According to John Moye, an Atlanta-based litigator at Kilpatrick Townsend, the bar for invoking the crime fraud exception to the attorney-client privilege is a high one.

"The fact that the judge issued a search warrant of the office and home of Trump's personal attorney suggests that a judge likely concluded either that the privilege was being used in furtherance of a criminal act or that the privilege was being used to perpetuate a fraud," Moye explained. "Otherwise, judges and courts guard the sanctity of attorney-client privilege like you can't imagine. By issuing the warrant, the court apparently concluded that the crime-fraud exception may apply, such that the privilege can be set aside."

(Disclosure: Moye and I went to college together.)

But just because the attorney-client communications were sucked up in the search warrant doesn't mean that the privilege is dead. There's a whole processing mechanism with a third-party Justice Department review team that would go on after the execution of the warrant.

Take all of that out of legal terminology and you get this: Cohen is in very deep trouble.

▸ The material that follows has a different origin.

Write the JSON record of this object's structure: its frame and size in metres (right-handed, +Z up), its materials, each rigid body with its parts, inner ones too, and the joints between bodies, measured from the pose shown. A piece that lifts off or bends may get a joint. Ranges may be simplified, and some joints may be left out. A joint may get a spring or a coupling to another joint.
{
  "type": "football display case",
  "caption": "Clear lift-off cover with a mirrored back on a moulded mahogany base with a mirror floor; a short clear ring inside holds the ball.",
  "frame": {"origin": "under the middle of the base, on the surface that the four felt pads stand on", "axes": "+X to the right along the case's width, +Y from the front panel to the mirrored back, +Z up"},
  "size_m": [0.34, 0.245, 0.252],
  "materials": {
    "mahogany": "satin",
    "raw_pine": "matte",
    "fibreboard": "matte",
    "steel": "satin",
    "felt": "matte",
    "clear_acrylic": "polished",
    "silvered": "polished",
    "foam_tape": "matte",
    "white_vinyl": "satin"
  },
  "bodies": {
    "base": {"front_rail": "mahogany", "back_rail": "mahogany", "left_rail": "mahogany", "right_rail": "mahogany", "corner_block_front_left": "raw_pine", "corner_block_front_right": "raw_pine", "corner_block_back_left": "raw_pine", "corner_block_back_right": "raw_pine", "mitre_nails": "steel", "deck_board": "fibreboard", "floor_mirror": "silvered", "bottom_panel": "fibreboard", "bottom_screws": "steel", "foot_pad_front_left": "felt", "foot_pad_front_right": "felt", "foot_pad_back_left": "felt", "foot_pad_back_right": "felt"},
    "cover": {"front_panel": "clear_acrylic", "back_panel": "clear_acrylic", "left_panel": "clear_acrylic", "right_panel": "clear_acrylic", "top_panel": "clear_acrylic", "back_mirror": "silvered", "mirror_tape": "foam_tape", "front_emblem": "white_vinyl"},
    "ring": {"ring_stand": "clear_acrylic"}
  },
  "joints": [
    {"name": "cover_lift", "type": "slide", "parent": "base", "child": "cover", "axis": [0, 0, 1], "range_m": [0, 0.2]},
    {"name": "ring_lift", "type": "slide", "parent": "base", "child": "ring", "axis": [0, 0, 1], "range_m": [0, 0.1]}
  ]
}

Josh Campbell, a former FBI special agent and now a CNN contributor, tweeted this on Monday night from one of his former colleagues: "I've been an FBI special agent for 20 years and have only seen a handful of searches executed on attorneys. All of those attorneys went to prison."

Now for some context.

We know that Cohen set up a limited liability corporation -- "Essential Consultants" -- in Delaware three weeks before the 2016 election. Ten days after he established the company -- and 11 days before the election -- Cohen paid porn star Stormy Daniels $130,000 through Essential Consultants as part of a hush agreement to ensure her silence about an alleged affair between she and Trump in the mid 2000s.

Cohen has said he made the payment from his own pocket, taking out a home equity line of credit to do so. He said he had no contact with Trump or anyone else in the Trump orbit and had no expectation he would be paid back in any way, shape or form for the six-figure pay out. Cohen has also insisted he didn't believe Daniels allegations, that he made the payment to her solely out of a desire to protect Trump from the airing of these scurrilous allegations. The timing of the payout -- so close to the 2016 election -- was purely coincidental, Cohen has said.

Here's an important note: If Cohen didn't tell Trump about the hush agreement -- as the two of them have claimed -- then the communications between them about it may not be privileged.

We also know that in the raid on Cohen on Monday, the FBI seized documents related to the Daniels case. (She has filed suit, alleging that the hush agreement is unenforceable because Trump never signed it.)

Tweeted Daniels lawyer Michael Avenatti on Tuesday morning: "I use the attorney-client privilege. I know the attorney-client privilege. The attorney-client privilege is a friend of mine. And the attorney-client privilege is not dead. What is dead is using the privilege to hide illegal acts. And that has been dead for a long time."